I was a little disappointed that the letters selected do not give much detail on his relationship with Billy Wilder during the writing of the film, "Double Indemnity." Like his work for Hitchcock on "Strangers on a Train," Chandler seems dismissive of his work on that picture while seeming to value the screenwriting he did on "The Blue Dahlia," a fine film but nowhere near the quality of the other two pictures.
"Jeg burde måske tilføje at sekretæren er en sort perserkat på 14 år, og jeg kalder hende min sekretær, fordi hun har været hos mig, lige siden jeg begyndte at skrive. Sædvanligvis sidder hun på det papir, jeg skal bruge, eller på de manuskript ark, jeg gerne vil rette i. Af og til læner hun sig op af skrivemaskinen, og andre gange stirrer hun blot ud af vinduet fra et hjørne af skrivebordet, som ville hun sige: "Det du laver er spild af min tid, kammerat." Hendes navn er Taki (oprindeligt var det Take, men vi blev trætte af at forklare at det var det japanske ord for bambus og skulle udtales med to stavelser)."

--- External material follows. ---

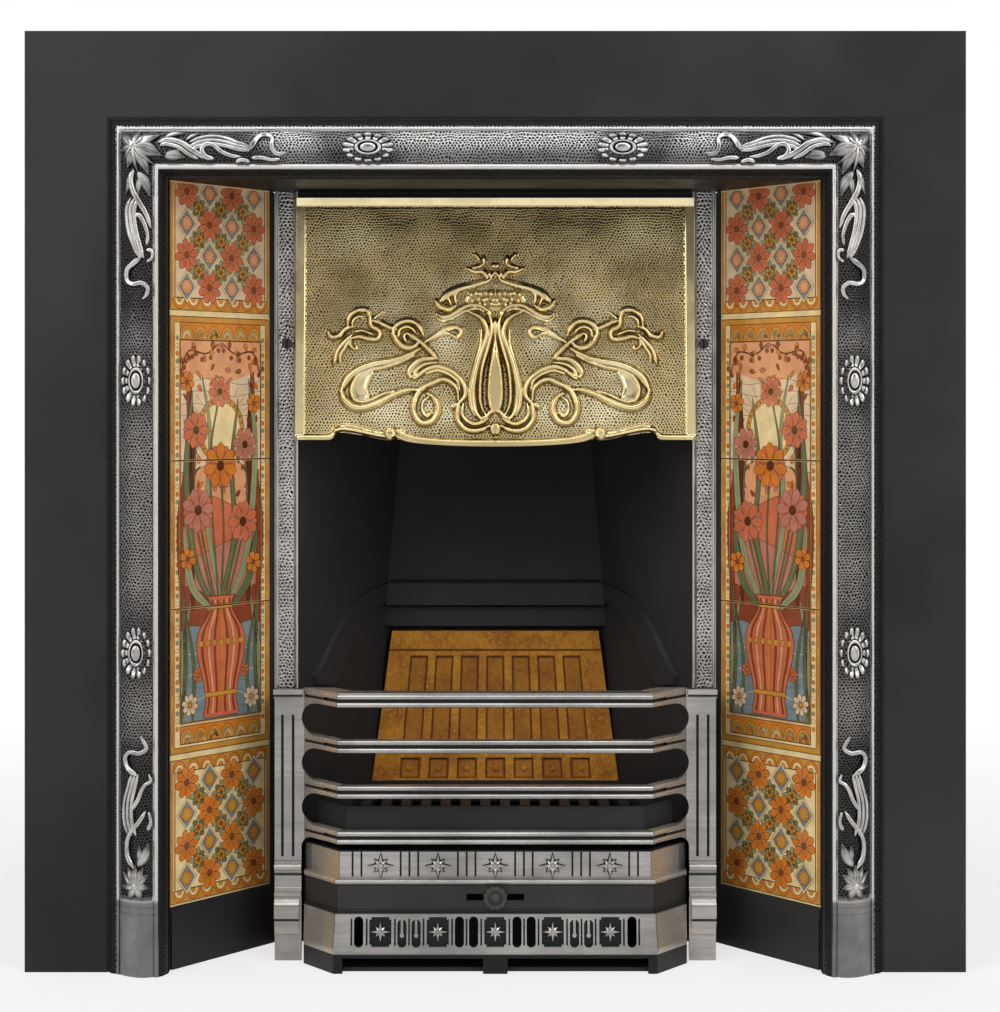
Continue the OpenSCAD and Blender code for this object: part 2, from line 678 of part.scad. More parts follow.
// middle of a brick panel at a height, drawn in with the slanting sides
function px(i, h) = (i - (brick_panels - 1)/2)*brick_pitch*(1 - 0.13*h/brick_h);

module firebrick() color([0.72, 0.47, 0.16]) place() {
    w0 = fire_hw(fire_y) - 1.5;
    z1 = ledge_z + brick_h;
    fw = brick_pitch*0.64;
    h0 = 3.5;
    h1 = 25.2;
    h2 = brick_h*0.25;
    h3 = brick_h*0.84;
    difference() {
        intersection() {
            slab_x(-far, far) polygon([[back_y(ledge_z), ledge_z], [back_y(z1), z1],
                [back_y(z1) + brick_t, z1], [back_y(ledge_z) + brick_t, ledge_z]]);
            slab_y(0, 2*far) polygon([[-w0, ledge_z], [w0, ledge_z],
                [brick_top_w/2, z1], [-brick_top_w/2, z1]]);
            fire_plan(-0.8, back_y0, back_end_y);
        }
        translate([0, back_y(ledge_z), ledge_z]) rotate([-back_lean, 0, 0])
            for (i = [0:brick_panels - 1]) {
                difference() {
                    box([px(i, h0) - fw/2, -1, h0], [px(i, h0) + fw/2, 4, h1]);
                    rod_y(-0.5, 5, px(i, h0), (h0 + h1)/2, 2.6);
                }
                slab_y(-1, 4) polygon([[px(i, h2) - fw/2, h2], [px(i, h2) + fw/2, h2],
                    [px(i, h3) + fw/2 - 1, h3], [px(i, h3) - fw/2 + 1, h3]]);
            }
        translate([0, back_y(ledge_z), ledge_z]) rotate([-back_lean, 0, 0])
            slab_y(-1, 1.3) polygon([[-w0 + brick_rim, -1], [w0 - brick_rim, -1],
                [brick_top_w/2 - brick_rim*0.68, brick_h*0.885], [brick_rim*0.68 - brick_top_w/2, brick_h*0.885]]);
    }
}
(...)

My current favorite. This fills the gap left after Lent. Dry humor, suppressed rage mixed with admiration for Hollywood and what it does to writers. I love the attention Chandler obviously gives to writing as his craft, while desiring to tell a drama about people using the best mystery when that form will work. the criticism he levels at Agatha Christie as the antithesis of what he wants to represent as a writer is an example of his thinking about genre and purpose.
I haven't had a chance to get back to this one. I'm reading his works and his letters in the order that they were written and I have to get another copy of his early works. I've enjoyed what I've read so far. He must have been an amusing man to spend an evening talking with.
Not as well collected as some other letter collections of his, though the letters being nearly all fully printed made it a good read. A lot of the letters had already been read in other collections, but many hand only been partly done before. A fun read.
Say 4.5. It started a little slow with mundane communications with publishers but as he went on he got better and better. After his wife died he went off the rails, but wrote more and more.